What you should do.
Examine each line of the data. Copy those that contain the string "materials".

Given data.
•••••

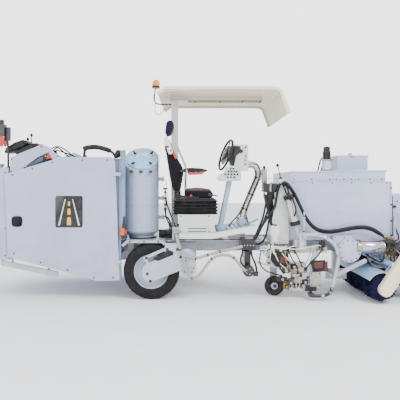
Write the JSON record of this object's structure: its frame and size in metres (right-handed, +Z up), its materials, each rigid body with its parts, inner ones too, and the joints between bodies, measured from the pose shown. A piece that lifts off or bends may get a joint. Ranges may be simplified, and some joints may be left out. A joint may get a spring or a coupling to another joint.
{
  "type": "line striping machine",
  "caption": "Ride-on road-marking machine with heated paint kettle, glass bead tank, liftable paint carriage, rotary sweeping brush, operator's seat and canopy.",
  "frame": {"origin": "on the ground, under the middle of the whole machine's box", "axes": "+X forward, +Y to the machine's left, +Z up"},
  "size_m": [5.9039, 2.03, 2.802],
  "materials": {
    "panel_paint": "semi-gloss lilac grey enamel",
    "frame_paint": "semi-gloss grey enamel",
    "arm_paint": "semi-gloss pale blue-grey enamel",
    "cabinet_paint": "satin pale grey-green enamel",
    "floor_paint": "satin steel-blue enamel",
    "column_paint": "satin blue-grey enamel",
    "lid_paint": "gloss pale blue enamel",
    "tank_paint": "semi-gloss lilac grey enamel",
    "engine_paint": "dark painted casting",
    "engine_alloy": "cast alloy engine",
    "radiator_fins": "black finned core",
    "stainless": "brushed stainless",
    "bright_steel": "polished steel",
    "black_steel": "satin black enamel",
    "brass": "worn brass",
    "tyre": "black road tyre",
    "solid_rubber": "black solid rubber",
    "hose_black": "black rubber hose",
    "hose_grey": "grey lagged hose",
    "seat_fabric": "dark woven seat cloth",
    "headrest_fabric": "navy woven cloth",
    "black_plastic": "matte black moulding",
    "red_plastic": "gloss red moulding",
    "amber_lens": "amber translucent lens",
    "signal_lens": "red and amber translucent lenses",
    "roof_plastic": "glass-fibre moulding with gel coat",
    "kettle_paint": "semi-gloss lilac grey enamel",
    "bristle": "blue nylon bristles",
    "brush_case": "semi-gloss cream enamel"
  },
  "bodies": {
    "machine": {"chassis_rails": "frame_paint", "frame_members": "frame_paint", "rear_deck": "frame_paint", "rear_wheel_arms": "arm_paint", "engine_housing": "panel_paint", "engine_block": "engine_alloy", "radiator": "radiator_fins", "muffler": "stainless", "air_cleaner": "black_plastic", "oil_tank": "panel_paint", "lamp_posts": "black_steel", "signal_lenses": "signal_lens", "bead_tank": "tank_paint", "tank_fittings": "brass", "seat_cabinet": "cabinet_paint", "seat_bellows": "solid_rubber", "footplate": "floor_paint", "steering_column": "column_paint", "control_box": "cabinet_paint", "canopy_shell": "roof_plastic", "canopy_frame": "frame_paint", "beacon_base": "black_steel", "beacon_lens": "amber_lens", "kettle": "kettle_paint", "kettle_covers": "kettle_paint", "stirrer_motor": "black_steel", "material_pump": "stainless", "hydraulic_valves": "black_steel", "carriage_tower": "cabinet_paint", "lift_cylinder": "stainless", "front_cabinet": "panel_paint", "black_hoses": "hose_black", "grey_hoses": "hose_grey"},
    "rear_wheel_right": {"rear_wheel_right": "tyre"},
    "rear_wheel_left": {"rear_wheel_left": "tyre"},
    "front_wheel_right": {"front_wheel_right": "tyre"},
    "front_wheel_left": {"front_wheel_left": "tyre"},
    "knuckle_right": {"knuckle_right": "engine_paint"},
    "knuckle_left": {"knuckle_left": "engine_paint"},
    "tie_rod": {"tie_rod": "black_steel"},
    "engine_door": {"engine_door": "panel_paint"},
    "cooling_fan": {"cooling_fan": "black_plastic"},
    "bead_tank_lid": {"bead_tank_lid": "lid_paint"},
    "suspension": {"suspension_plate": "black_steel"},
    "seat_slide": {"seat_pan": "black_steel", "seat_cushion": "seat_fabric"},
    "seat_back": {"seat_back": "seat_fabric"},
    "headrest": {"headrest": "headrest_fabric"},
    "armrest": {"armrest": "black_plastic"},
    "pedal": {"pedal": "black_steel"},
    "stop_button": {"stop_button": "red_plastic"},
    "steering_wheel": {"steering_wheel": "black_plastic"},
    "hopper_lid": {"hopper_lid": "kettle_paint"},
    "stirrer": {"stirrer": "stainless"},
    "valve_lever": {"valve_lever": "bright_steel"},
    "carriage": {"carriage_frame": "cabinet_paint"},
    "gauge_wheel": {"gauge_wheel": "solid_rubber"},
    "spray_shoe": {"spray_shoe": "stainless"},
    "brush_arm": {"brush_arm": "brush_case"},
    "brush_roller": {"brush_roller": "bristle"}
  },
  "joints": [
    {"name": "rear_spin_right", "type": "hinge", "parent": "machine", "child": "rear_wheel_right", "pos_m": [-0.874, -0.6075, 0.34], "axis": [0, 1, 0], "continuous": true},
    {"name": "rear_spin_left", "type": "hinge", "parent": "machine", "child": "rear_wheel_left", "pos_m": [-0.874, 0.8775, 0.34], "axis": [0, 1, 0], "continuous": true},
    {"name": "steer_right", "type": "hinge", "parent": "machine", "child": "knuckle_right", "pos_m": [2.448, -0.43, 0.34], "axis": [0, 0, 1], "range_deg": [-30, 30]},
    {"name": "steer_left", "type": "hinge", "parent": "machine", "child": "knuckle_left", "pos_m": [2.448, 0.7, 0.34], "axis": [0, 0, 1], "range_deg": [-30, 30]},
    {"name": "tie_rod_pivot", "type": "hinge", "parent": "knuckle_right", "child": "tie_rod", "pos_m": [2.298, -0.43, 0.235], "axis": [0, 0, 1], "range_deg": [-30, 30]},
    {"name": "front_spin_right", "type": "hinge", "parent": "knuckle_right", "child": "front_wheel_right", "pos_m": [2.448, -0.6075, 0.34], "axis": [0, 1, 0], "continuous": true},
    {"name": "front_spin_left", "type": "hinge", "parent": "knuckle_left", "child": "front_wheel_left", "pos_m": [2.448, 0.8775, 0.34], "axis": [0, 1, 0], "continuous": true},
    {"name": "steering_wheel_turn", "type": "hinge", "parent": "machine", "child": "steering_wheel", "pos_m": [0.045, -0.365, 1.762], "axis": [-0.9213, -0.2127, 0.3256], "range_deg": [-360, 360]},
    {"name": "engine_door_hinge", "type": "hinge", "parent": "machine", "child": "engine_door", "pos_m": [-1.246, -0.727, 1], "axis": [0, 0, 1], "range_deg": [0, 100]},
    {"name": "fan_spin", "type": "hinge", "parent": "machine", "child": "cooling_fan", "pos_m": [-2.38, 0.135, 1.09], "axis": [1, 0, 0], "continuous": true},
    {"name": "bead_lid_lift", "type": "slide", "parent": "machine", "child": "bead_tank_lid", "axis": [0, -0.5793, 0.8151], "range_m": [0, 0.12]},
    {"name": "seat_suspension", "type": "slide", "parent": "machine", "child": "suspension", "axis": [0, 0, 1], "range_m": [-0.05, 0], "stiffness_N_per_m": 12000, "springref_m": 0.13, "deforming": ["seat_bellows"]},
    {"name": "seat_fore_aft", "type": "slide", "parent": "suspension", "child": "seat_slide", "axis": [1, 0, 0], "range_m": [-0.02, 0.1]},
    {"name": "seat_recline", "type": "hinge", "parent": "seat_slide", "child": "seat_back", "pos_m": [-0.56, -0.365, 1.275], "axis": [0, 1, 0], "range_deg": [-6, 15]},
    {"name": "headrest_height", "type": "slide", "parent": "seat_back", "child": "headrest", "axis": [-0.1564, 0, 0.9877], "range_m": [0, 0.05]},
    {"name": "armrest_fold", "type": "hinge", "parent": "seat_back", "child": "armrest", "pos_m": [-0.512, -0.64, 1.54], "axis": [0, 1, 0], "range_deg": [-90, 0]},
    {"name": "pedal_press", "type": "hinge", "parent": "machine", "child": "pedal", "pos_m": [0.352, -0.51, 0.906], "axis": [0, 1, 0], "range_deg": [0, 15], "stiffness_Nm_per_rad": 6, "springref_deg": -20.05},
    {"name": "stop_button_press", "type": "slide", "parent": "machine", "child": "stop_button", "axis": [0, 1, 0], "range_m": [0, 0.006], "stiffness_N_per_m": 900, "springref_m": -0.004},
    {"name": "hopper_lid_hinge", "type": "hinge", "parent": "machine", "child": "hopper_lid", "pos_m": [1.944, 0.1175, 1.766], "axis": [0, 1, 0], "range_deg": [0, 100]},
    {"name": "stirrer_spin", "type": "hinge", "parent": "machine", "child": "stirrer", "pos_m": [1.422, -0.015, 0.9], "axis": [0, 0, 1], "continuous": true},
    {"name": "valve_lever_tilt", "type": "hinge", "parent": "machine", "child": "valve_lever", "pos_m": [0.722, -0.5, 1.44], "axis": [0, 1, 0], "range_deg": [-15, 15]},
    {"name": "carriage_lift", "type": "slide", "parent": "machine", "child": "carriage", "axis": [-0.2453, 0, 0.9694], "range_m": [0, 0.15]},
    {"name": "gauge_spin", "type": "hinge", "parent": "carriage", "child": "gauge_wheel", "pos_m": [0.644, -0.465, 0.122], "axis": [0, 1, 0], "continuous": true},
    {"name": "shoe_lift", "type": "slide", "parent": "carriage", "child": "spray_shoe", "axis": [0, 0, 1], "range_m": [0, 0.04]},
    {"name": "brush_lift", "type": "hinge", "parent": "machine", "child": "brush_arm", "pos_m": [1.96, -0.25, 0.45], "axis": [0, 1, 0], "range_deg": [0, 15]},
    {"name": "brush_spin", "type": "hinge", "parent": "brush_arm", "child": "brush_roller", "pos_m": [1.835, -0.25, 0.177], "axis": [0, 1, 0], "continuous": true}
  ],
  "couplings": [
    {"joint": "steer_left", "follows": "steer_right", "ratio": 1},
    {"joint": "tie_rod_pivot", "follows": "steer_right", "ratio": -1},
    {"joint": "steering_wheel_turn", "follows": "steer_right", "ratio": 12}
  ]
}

•••••

Response to the task.
Write the JSON record of this object's structure: its frame and size in metres (right-handed, +Z up), its materials, each rigid body with its parts, inner ones too, and the joints between bodies, measured from the pose shown. A piece that lifts off or bends may get a joint. Ranges may be simplified, and some joints may be left out. A joint may get a spring or a coupling to another joint.
  "materials": {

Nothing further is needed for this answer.